A client is forbidden from *sending* the userinfo@ on-wire.
Implementation differences in remote parser is where problems start
occuring.


>> Well, it *does* support users within the "path" part of the URL.  For instance, here's a page I just made for you, that's scoped to my user account:
>>
>>     https://invisible.college/@toomim/hello-rick
> 
> These patterns are common, examples below, and that's why I believe that
> we should support mapping users into the HTTP space.  It is useful if
> the pattern can be consistent among servers, and in comparison with
> other protocols, I think.  HTTP is missing that part of URL syntax.
> 
> Having a place to specify user name syntax and semantics is a good
> example.  This can help to squash numerous attacks that may be tried
> with the generic path-based format that you are showing.  We can then
> restrict the grammar to that of a utf8-username in RFC 7542 and thus
> exclude spaces, ":" and "@" and other junk and have it enforced (!) at
> the HTTP level instead of in scripted applications of varying quality.
> 

Those rules already exist for the initiel userinfo@ section. The core of
all these issues is that they are not being obeyed by software in reality.

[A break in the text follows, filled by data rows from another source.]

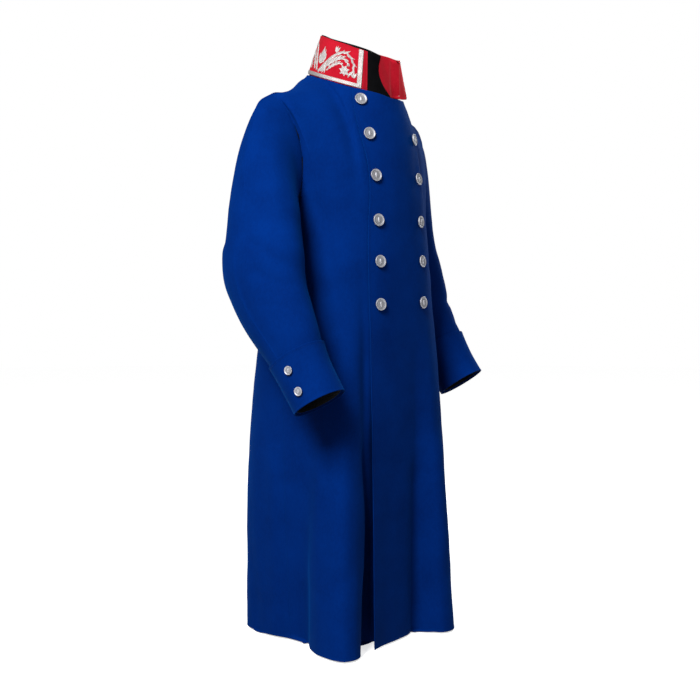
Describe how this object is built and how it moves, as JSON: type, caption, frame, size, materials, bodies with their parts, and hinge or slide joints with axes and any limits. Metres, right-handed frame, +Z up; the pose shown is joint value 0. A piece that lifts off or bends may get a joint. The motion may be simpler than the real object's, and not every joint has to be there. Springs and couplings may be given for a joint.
{
  "type": "double-breasted overcoat",
  "caption": "Long double-breasted wool overcoat with a stand collar and turned cuffs, filled out, open at neck, cuffs and hem.",
  "frame": {"origin": "the middle of the neck between the shoulders, where the wearer carries the coat", "axes": "+Z up the coat, -Y out of its front, +X to the wearer's left"},
  "size_m": [0.6478, 0.4086, 1.2643],
  "materials": {
    "blue_wool": "matt felted wool",
    "red_wool": "matt felted wool",
    "black_lining": "satin",
    "silver_braid": "woven metal thread",
    "silver": "satin silver plate"
  },
  "bodies": {
    "root": {"front_left": "blue_wool", "front_right": "blue_wool", "back": "blue_wool", "sleeve_upper_right": "blue_wool", "sleeve_under_right": "blue_wool", "sleeve_upper_left": "blue_wool", "sleeve_under_left": "blue_wool", "cuff_right": "blue_wool", "cuff_left": "blue_wool", "collar": "red_wool", "collar_lining": "black_lining", "collar_braid_left": "silver_braid", "collar_braid_right": "silver_braid", "button_right_1": "silver", "button_right_2": "silver", "button_right_3": "silver", "button_right_4": "silver", "button_right_5": "silver", "button_right_6": "silver", "button_left_2": "silver", "button_left_3": "silver", "button_left_4": "silver", "button_left_5": "silver", "button_left_6": "silver", "cuff_button_right_1": "silver", "cuff_button_right_2": "silver", "cuff_button_left_1": "silver", "cuff_button_left_2": "silver"}
  },
  "joints": []
}
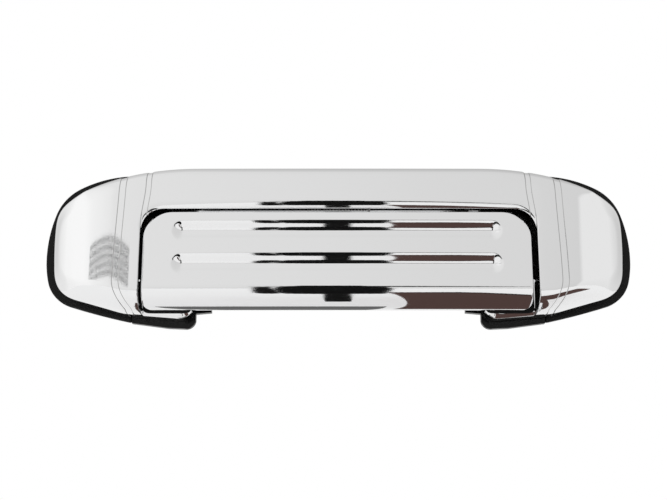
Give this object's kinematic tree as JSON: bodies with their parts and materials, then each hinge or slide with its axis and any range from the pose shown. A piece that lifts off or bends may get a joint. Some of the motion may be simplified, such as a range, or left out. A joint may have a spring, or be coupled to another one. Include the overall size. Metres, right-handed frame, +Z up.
{
  "type": "car door handle",
  "caption": "Outer pull-flap car door handle: chromed arch bezel with domed end caps, hinged flap with two long channels, rubber end gaskets, black rear frame and release lever.",
  "frame": {"origin": "midpoint between the two mounting studs on the door-skin plane", "axes": "+X along the handle's length, +Y into the door along the studs, +Z up; the visible face looks towards -Y"},
  "size_m": [0.2514, 0.0516, 0.0678],
  "materials": {
    "chrome_bezel": "mirror polished chrome plate",
    "chrome_flap": "mirror polished chrome plate",
    "gloss_black_frame": "gloss moulded",
    "gasket_rubber": "matte",
    "stop_rubber": "matte",
    "zinc_steel": "yellow zinc plated",
    "zinc_lever": "clear zinc plated pressing",
    "bright_steel": "ground",
    "black_steel": "black phosphate",
    "spring_steel": "drawn wire",
    "white_acetal": "natural acetal",
    "carrier_nylon": "moulded, fine texture",
    "clip_plastic": "moulded orange"
  },
  "bodies": {
    "frame": {"bezel_shell": "chrome_bezel", "base_frame": "gloss_black_frame", "end_gasket_left": "gasket_rubber", "end_gasket_right": "gasket_rubber", "mounting_studs": "zinc_steel", "bezel_screws": "zinc_steel", "hinge_pin": "bright_steel", "hinge_pin_clips": "black_steel", "bump_stop_left": "stop_rubber", "bump_stop_right": "stop_rubber", "lever_pivot_pin": "bright_steel", "lever_washer": "white_acetal", "lever_clip": "black_steel", "lever_stop_buffer": "stop_rubber"},
    "flap": {"flap_cover": "chrome_flap", "flap_carrier": "carrier_nylon", "flap_screws": "zinc_steel", "hinge_bush_left": "white_acetal", "hinge_bush_right": "white_acetal", "push_pad": "white_acetal", "flap_return_spring": "spring_steel"},
    "lever": {"release_lever": "zinc_lever", "lever_bush": "white_acetal", "lever_return_spring": "spring_steel"},
    "rod_clip": {"rod_clip": "clip_plastic"}
  },
  "joints": [
    {"name": "flap_hinge", "type": "hinge", "parent": "frame", "child": "flap", "pos_m": [0, -0.0188, 0.0133], "axis": [-1, 0, 0], "range_deg": [0, 25], "stiffness_Nm_per_rad": 0.4, "springref_deg": -22.92, "deforming": ["flap_return_spring"]},
    {"name": "lever_hinge", "type": "hinge", "parent": "frame", "child": "lever", "pos_m": [0.081, 0, 0.0066], "axis": [0, -1, 0], "range_deg": [0, 25.5], "stiffness_Nm_per_rad": 0.05, "springref_deg": -17.19, "deforming": ["lever_return_spring"]},
    {"name": "rod_swivel", "type": "hinge", "parent": "lever", "child": "rod_clip", "pos_m": [0.091, 0, 0.0231], "axis": [0, -1, 0], "range_deg": [-40, 40]}
  ],
  "couplings": [
    {"joint": "lever_hinge", "follows": "flap_hinge", "ratio": 1}
  ]
}
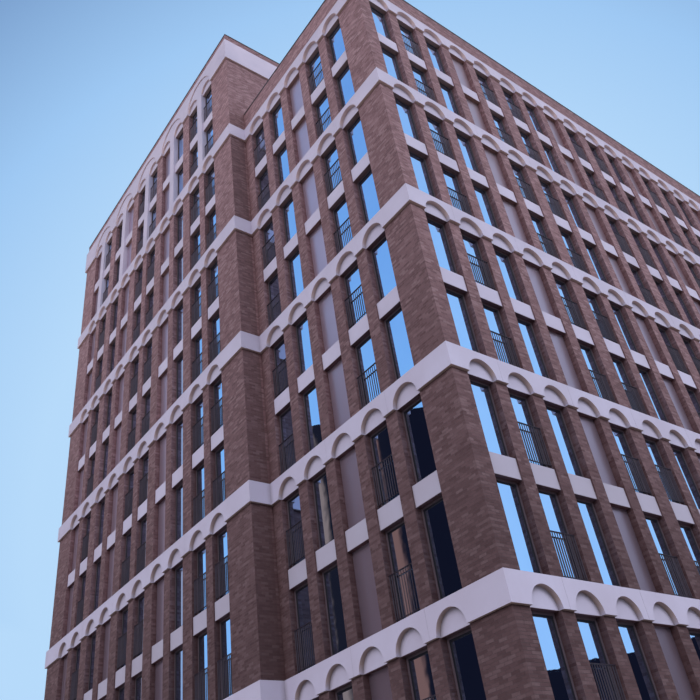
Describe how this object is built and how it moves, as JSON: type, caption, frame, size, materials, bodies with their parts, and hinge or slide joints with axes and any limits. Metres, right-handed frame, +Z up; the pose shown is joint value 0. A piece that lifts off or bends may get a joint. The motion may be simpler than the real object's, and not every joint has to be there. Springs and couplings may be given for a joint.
{
  "type": "commercial building",
  "caption": "Tall corner building of brick piers and white arched bands, with a main block, a higher wing, tall windows and flat parapeted roofs.",
  "frame": {"origin": "middle of the whole building's plan, at ground level", "axes": "+Z up; the long front faces -Y; the side with the wing's front faces -X, and the wing stands at the +Y end of it"},
  "size_m": [29.335, 27.625, 39.67],
  "materials": {
    "brick": "matt brown-red brick",
    "precast": "smooth off-white precast",
    "concrete": "plain concrete",
    "render": "smooth mauve-grey panel",
    "roofing": "grey roof covering",
    "metal": "dark powder coat",
    "glass": "coated window glass"
  },
  "bodies": {
    "root": {"base_course": "precast", "brick_piers_1": "brick", "spandrels_1": "precast", "ring_beam_1": "concrete", "arched_band_1": "precast", "plain_band_1": "precast", "brick_piers_2": "brick", "spandrels_2": "precast", "ring_beam_2": "concrete", "arched_band_2": "precast", "plain_band_2": "precast", "brick_piers_3": "brick", "spandrels_3": "precast", "ring_beam_3": "concrete", "arched_band_3": "precast", "plain_band_3": "precast", "brick_piers_4": "brick", "spandrels_4": "precast", "ring_beam_4": "concrete", "arched_band_4": "precast", "plain_band_4": "precast", "brick_piers_5": "brick", "spandrels_5": "precast", "ring_beam_5": "concrete", "arched_band_5": "precast", "plain_band_5": "precast", "brick_piers_6": "brick", "spandrels_6": "precast", "ring_beam_6": "concrete", "wing_top_band": "precast", "white_inner_piers": "precast", "blind_panels": "render", "glass_front": "glass", "glass_side": "glass", "glass_wing_front": "glass", "glass_rear": "glass", "floor_slabs": "concrete", "main_roof": "roofing", "wing_roof": "roofing", "main_parapet": "brick", "wing_parapet": "brick", "main_coping": "metal", "wing_coping": "metal"}
  },
  "joints": []
}
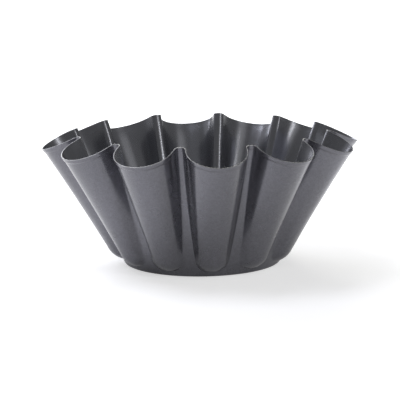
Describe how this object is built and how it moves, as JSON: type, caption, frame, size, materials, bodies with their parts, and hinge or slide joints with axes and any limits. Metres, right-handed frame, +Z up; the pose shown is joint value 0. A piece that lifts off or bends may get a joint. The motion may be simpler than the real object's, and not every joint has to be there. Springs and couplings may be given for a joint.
{
  "type": "brioche mould",
  "caption": "Open fluted baking mould for brioche: thin steel sheet pressed into a flared cup with a flat round base, rounded flutes, narrow ridges between them and a scalloped rim.",
  "frame": {"origin": "centre of the underside of the flat base", "axes": "+Z up through the open top along the mould's axis, +X through the crest of a flute"},
  "size_m": [0.22, 0.22, 0.093],
  "materials": {
    "nonstick_steel": "satin dark grey non-stick coating with a fine metallic mottle, smoother and glossier inside, bare bright line along the cut edge"
  },
  "bodies": {
    "root": {"mould_shell": "nonstick_steel"}
  },
  "joints": []
}
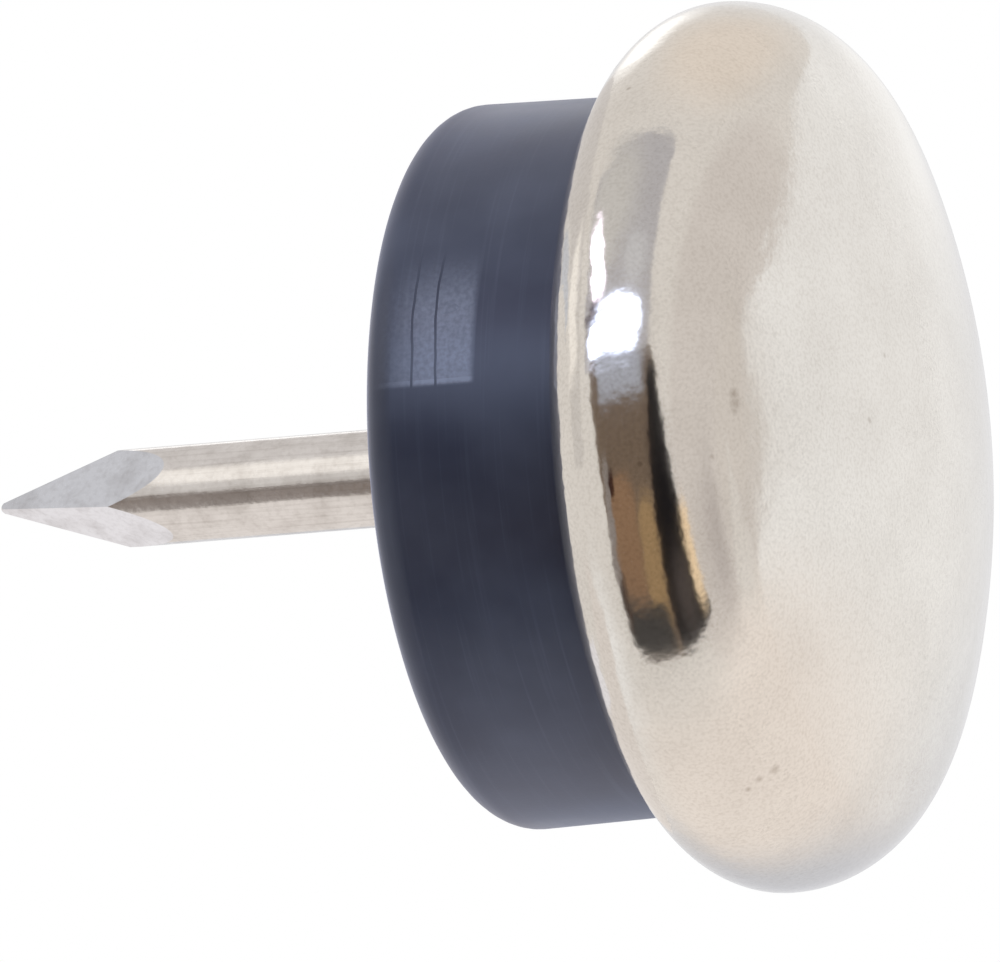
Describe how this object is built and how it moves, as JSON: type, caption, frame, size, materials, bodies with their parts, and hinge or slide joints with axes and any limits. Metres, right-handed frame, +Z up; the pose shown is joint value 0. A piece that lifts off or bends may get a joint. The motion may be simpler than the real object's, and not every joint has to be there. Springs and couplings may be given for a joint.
{
  "type": "nail on furniture glide",
  "caption": "Domed nickel-plated steel glide with a dark plastic cushion ring and a central nail, hammered into the end of a furniture leg.",
  "frame": {"origin": "lowest point of the domed face, on the axis of the nail, where the glide touches the floor", "axes": "+Z up the nail towards its point; the glide is round about Z apart from the four facets of the point"},
  "size_m": [0.024, 0.024, 0.027],
  "materials": {
    "nickel_plated_sheet": "polished nickel plate",
    "moulded_plastic": "satin moulded",
    "nickel_plated_wire": "drawn wire, nickel plated"
  },
  "bodies": {
    "root": {"steel_cap": "nickel_plated_sheet", "cushion": "moulded_plastic", "nail": "nickel_plated_wire"}
  },
  "joints": []
}
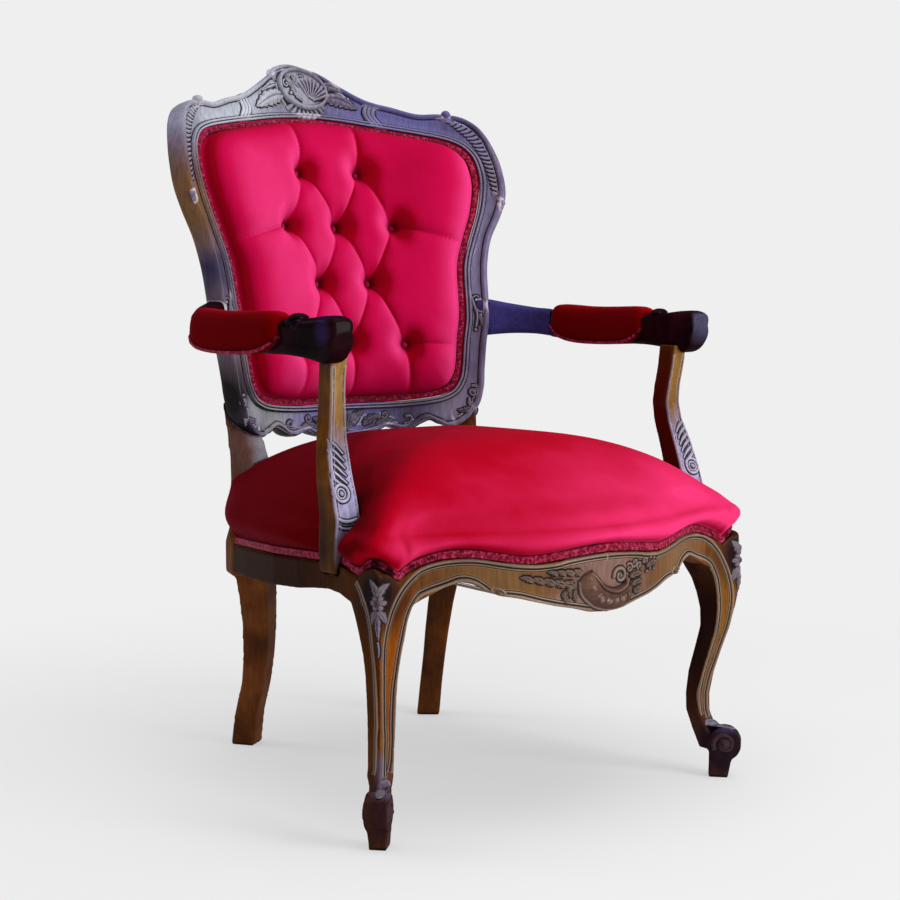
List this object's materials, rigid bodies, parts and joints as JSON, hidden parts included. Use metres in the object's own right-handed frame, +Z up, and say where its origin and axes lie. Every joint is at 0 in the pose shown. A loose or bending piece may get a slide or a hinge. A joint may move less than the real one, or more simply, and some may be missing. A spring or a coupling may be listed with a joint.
{
  "type": "fauteuil",
  "caption": "Open armchair with a carved, bowed wooden frame, cabriole front legs, padded arm rests, a crowned seat and a button-tufted velvet back.",
  "frame": {"origin": "middle of the footprint's bounding box, on the floor", "axes": "+Z up; the sitter faces -Y; +X is on the sitter's left"},
  "size_m": [0.6818, 0.8066, 1.028],
  "materials": {
    "walnut": "dark lacquered, polished",
    "beech": "unfinished",
    "velvet": "cut-pile velvet with a pink sheen",
    "braid": "woven gimp braid",
    "foam": "cut upholstery foam",
    "jute": "woven jute",
    "black_cloth": "thin black cloth",
    "steel": "plain wood screw"
  },
  "bodies": {
    "root": {"arm_left": "walnut", "arm_pad_cover_left": "velvet", "arm_pad_cover_right": "velvet", "arm_pad_foam_left": "foam", "arm_pad_foam_right": "foam", "arm_pad_gimp_left": "braid", "arm_pad_gimp_right": "braid", "arm_right": "walnut", "arm_support_left": "walnut", "arm_support_right": "walnut", "back_button_1": "velvet", "back_button_10": "velvet", "back_button_2": "velvet", "back_button_3": "velvet", "back_button_4": "velvet", "back_button_5": "velvet", "back_button_6": "velvet", "back_button_7": "velvet", "back_button_8": "velvet", "back_button_9": "velvet", "back_cover": "velvet", "back_foam": "foam", "back_gimp": "braid", "back_hessian": "jute", "back_lower_rail": "walnut", "back_strap_left": "jute", "back_strap_right": "jute", "crest_rail": "walnut", "dust_cover": "black_cloth", "front_block_screw_left": "steel", "front_block_screw_right": "steel", "front_corner_block_left": "beech", "front_corner_block_right": "beech", "front_leg_left": "walnut", "front_leg_right": "walnut", "front_seat_rail": "walnut", "outside_back_cover": "velvet", "outside_back_gimp": "braid", "rear_block_screw_left": "steel", "rear_block_screw_right": "steel", "rear_corner_block_left": "beech", "rear_corner_block_right": "beech", "rear_post_left": "walnut", "rear_post_right": "walnut", "rear_seat_rail": "walnut", "seat_cover": "velvet", "seat_foam": "foam", "seat_gimp_front": "braid", "seat_gimp_rear": "braid", "seat_gimp_side_left": "braid", "seat_gimp_side_right": "braid", "seat_hessian": "jute", "seat_strap_cross_front": "jute", "seat_strap_cross_rear": "jute", "seat_strap_middle": "jute", "seat_strap_side_left": "jute", "seat_strap_side_right": "jute", "side_seat_rail_left": "walnut", "side_seat_rail_right": "walnut"}
  },
  "joints": []
}
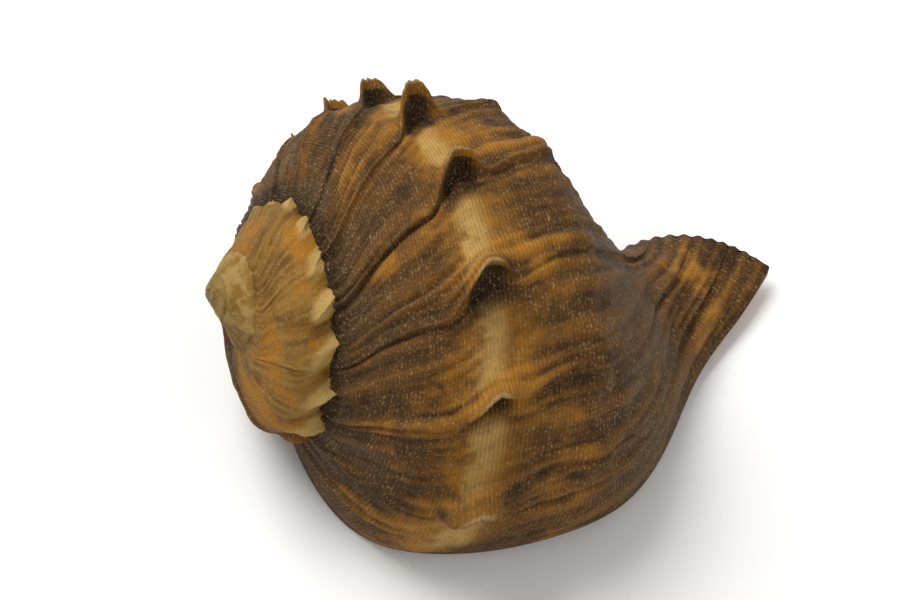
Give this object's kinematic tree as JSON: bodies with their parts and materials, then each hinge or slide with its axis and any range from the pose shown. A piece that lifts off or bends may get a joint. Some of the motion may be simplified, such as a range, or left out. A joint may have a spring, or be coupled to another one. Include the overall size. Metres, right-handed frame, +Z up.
{
  "type": "murex shell",
  "caption": "Heavy spiral sea shell lying on its mouth, with a spined shoulder keel, folded whorls, an open hollow mouth and a short flared canal.",
  "frame": {"origin": "centre of the bounding box at its bottom, where the shell rests", "axes": "+Z up as it lies on its mouth, +X from the spire towards the canal, +Y away from the lip's side"},
  "size_m": [0.0852, 0.07, 0.0522],
  "materials": {
    "shell": "weathered, matt to satin"
  },
  "bodies": {
    "root": {"shell": "shell"}
  },
  "joints": []
}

Also please be aware that the latest HTTP versions 2+ do not send their
URL as a single text string. It is broken down into a set of fields sent
in headers. So the parsing related issues are no longer such a bad
concern there. However that also means that any new URI part must be
sent as a header anyway - which is no different in HTTP than pulling
username from a (Proxy-)Authorization header.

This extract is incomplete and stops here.